─── Dataset content ───

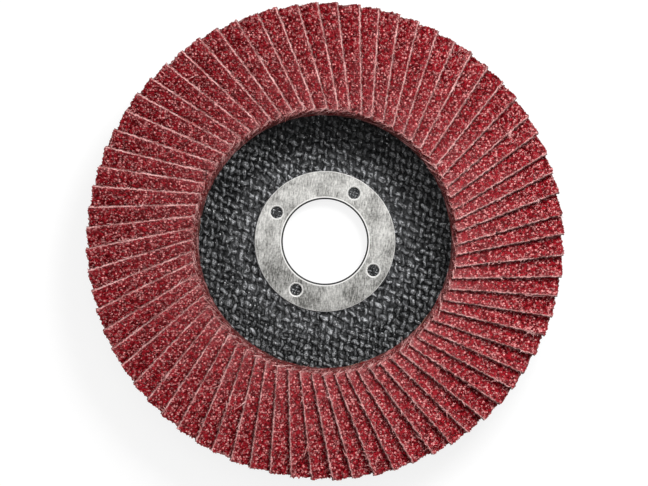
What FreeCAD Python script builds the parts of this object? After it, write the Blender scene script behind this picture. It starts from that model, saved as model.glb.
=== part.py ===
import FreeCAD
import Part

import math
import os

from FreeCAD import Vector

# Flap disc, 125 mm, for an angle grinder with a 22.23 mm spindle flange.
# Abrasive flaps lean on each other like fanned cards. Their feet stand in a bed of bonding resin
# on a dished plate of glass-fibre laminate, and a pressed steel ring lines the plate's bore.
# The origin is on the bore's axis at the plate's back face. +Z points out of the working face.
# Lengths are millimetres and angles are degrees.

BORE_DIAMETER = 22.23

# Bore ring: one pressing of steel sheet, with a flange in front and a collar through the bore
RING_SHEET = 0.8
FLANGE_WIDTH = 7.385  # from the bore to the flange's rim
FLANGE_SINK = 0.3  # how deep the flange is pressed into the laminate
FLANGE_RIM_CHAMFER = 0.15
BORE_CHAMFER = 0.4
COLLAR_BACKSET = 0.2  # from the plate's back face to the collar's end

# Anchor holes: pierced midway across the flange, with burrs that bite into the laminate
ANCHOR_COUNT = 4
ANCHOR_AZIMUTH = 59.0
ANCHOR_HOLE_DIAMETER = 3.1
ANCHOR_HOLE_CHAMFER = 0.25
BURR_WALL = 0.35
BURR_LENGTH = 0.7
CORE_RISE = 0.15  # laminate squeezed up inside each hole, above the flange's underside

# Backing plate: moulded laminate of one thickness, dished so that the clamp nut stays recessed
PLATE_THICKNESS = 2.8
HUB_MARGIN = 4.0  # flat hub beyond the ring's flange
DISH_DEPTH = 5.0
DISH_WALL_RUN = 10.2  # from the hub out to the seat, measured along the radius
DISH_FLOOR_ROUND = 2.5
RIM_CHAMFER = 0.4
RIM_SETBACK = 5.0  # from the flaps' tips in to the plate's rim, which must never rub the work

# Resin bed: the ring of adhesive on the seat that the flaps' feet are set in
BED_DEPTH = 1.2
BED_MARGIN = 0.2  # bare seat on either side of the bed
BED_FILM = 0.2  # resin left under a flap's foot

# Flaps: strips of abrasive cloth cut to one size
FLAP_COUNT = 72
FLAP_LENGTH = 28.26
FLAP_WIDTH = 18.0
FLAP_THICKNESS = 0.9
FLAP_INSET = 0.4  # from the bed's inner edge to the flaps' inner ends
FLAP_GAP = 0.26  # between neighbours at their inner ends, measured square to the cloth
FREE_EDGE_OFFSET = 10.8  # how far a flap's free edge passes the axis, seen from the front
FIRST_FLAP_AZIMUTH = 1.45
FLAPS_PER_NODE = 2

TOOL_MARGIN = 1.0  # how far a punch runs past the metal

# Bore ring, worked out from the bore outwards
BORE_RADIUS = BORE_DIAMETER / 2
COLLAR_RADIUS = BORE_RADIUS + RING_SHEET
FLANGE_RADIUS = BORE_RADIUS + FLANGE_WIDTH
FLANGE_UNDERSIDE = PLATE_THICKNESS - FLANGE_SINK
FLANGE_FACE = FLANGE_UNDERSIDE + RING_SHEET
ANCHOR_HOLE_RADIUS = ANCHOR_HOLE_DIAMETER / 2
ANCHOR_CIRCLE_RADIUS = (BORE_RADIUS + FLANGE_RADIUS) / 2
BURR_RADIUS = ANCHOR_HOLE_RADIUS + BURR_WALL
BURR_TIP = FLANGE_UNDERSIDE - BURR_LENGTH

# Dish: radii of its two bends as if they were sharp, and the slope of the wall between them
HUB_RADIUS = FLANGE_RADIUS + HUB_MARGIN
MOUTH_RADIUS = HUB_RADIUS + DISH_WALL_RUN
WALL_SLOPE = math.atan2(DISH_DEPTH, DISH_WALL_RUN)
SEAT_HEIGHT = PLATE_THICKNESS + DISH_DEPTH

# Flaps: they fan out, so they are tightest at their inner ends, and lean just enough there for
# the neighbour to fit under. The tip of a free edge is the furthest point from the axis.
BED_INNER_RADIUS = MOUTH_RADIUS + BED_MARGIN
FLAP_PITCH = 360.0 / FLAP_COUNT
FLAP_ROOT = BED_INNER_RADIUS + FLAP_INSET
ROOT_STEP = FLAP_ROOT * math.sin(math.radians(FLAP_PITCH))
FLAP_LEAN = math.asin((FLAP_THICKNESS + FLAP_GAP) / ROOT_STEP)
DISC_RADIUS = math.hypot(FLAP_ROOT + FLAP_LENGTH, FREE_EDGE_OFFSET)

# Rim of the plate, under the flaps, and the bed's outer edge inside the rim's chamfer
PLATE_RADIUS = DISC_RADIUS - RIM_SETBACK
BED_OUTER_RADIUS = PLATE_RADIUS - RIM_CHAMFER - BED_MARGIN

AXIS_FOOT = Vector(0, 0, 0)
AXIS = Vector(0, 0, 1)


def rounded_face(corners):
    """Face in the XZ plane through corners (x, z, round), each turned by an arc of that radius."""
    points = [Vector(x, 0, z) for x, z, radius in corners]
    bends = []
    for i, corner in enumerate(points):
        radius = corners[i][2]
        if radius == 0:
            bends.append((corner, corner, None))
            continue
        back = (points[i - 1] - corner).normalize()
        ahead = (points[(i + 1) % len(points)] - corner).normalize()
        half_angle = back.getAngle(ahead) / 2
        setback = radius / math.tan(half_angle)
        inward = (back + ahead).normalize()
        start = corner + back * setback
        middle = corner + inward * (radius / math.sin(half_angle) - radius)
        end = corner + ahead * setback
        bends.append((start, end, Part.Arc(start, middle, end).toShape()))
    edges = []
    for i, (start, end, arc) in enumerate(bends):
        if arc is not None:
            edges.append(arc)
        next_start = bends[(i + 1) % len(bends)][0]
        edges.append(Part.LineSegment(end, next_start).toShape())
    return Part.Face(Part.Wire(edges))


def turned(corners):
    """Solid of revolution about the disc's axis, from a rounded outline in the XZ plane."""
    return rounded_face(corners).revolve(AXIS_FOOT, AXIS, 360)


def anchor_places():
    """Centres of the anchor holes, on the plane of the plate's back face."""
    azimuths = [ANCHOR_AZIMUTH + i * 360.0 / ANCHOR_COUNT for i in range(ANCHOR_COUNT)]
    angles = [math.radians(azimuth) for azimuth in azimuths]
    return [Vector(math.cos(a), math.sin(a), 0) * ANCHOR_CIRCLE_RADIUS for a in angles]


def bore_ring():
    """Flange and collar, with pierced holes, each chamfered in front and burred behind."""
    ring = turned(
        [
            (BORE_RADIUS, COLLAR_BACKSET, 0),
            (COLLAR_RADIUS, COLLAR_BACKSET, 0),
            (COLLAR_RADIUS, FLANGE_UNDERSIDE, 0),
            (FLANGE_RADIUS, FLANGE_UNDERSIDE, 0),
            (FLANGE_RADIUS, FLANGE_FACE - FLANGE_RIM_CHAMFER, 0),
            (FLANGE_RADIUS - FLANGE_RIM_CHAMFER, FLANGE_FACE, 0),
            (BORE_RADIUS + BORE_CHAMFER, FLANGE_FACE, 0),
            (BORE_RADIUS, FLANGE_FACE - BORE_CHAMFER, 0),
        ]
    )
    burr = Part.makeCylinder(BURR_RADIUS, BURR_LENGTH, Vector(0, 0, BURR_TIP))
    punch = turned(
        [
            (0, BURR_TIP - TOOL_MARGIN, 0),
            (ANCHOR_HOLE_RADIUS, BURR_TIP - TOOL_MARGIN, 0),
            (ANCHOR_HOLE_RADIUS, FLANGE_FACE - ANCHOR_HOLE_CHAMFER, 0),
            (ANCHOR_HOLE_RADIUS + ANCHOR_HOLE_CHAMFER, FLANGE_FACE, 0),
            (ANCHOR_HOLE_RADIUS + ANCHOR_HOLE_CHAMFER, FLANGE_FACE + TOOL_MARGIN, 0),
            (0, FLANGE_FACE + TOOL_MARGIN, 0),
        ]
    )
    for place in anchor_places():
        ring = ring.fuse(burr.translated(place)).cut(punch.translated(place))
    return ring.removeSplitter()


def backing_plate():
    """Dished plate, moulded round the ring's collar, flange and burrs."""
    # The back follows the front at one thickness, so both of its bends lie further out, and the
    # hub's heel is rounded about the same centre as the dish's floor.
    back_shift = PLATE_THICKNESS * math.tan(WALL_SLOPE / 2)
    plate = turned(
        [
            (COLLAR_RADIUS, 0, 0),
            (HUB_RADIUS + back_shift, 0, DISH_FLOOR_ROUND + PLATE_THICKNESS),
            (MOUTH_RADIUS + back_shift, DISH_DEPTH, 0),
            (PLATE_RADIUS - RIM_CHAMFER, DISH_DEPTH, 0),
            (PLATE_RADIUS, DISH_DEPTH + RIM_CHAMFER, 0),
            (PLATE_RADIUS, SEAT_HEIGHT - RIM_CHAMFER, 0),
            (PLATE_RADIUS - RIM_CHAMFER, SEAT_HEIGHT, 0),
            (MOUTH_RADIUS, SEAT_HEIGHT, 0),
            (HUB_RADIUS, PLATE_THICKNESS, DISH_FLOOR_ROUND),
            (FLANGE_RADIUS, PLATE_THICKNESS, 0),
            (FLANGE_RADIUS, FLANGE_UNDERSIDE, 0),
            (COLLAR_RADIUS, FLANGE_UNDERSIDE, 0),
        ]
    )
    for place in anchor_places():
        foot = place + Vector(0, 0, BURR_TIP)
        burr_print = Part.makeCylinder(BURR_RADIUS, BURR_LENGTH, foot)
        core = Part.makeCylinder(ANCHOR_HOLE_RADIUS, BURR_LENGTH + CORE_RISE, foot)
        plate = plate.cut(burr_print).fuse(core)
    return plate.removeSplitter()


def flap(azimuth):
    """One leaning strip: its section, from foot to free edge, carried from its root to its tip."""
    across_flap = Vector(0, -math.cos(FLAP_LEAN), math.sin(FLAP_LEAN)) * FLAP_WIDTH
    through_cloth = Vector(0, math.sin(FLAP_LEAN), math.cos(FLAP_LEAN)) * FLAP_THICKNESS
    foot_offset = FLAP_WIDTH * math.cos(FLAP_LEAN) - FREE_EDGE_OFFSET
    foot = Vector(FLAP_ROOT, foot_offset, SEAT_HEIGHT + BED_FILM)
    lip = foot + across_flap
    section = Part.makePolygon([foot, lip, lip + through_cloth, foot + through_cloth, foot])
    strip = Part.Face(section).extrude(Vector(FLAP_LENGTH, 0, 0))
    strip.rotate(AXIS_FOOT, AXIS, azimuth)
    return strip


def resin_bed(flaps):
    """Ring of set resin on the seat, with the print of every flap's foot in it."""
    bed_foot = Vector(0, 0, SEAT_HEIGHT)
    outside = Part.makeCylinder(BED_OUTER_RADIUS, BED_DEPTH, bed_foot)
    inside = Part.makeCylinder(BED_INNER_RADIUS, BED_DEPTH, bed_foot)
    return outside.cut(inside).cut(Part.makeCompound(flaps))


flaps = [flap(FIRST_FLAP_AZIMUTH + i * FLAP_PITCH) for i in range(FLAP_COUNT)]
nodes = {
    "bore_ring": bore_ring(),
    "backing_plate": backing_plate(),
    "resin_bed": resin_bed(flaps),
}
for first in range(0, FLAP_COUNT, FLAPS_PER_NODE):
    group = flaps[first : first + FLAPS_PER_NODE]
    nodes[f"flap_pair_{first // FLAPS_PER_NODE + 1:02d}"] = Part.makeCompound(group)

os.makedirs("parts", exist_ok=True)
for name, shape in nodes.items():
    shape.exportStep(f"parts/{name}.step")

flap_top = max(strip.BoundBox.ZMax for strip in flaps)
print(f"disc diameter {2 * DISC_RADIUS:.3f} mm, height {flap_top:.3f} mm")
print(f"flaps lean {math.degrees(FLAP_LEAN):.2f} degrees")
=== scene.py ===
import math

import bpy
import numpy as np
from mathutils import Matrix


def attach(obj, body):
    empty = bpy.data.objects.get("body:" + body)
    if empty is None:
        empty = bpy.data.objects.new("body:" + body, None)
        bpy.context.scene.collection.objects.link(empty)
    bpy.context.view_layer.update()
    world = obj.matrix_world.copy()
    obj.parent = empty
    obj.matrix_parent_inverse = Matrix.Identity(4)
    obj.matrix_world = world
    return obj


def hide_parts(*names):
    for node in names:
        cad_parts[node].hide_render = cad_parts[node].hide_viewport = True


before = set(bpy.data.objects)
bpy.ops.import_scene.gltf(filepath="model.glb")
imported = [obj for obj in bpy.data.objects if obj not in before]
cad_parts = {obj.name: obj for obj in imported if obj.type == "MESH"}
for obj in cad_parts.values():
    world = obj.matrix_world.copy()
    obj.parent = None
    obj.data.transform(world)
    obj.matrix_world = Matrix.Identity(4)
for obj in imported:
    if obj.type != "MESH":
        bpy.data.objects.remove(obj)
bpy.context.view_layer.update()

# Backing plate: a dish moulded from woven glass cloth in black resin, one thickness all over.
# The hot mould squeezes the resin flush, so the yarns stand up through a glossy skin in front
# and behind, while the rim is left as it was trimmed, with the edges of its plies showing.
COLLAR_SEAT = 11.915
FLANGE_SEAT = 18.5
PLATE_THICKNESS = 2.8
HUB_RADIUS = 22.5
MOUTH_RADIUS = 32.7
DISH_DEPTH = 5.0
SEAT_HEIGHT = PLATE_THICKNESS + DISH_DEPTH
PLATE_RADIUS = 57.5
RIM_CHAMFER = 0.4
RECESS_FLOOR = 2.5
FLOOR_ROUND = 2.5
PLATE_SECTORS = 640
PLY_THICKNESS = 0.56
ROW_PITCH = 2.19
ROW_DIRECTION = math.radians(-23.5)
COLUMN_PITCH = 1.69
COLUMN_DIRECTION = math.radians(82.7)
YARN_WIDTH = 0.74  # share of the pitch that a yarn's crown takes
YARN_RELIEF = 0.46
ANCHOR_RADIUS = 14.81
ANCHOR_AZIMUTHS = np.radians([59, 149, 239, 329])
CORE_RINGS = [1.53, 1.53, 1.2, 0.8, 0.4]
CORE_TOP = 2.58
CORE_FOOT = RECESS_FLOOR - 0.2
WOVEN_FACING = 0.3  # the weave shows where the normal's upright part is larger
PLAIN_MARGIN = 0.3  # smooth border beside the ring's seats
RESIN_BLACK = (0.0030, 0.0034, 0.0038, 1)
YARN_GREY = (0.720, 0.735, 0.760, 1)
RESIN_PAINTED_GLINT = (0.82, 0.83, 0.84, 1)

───

> Exercise
In the material above, locate the line containing "flap_top = max(strip.BoundBox.ZMax" and the line containing "cad_parts[node].hide_render = cad_parts[node].hide_viewport". Transcribe exactly those two lines and every line between them, and nothing more.

> Answer to this task
flap_top = max(strip.BoundBox.ZMax for strip in flaps)
print(f"disc diameter {2 * DISC_RADIUS:.3f} mm, height {flap_top:.3f} mm")
print(f"flaps lean {math.degrees(FLAP_LEAN):.2f} degrees")
=== scene.py ===
import math

import bpy
import numpy as np
from mathutils import Matrix


def attach(obj, body):
    empty = bpy.data.objects.get("body:" + body)
    if empty is None:
        empty = bpy.data.objects.new("body:" + body, None)
        bpy.context.scene.collection.objects.link(empty)
    bpy.context.view_layer.update()
    world = obj.matrix_world.copy()
    obj.parent = empty
    obj.matrix_parent_inverse = Matrix.Identity(4)
    obj.matrix_world = world
    return obj


def hide_parts(*names):
    for node in names:
        cad_parts[node].hide_render = cad_parts[node].hide_viewport = True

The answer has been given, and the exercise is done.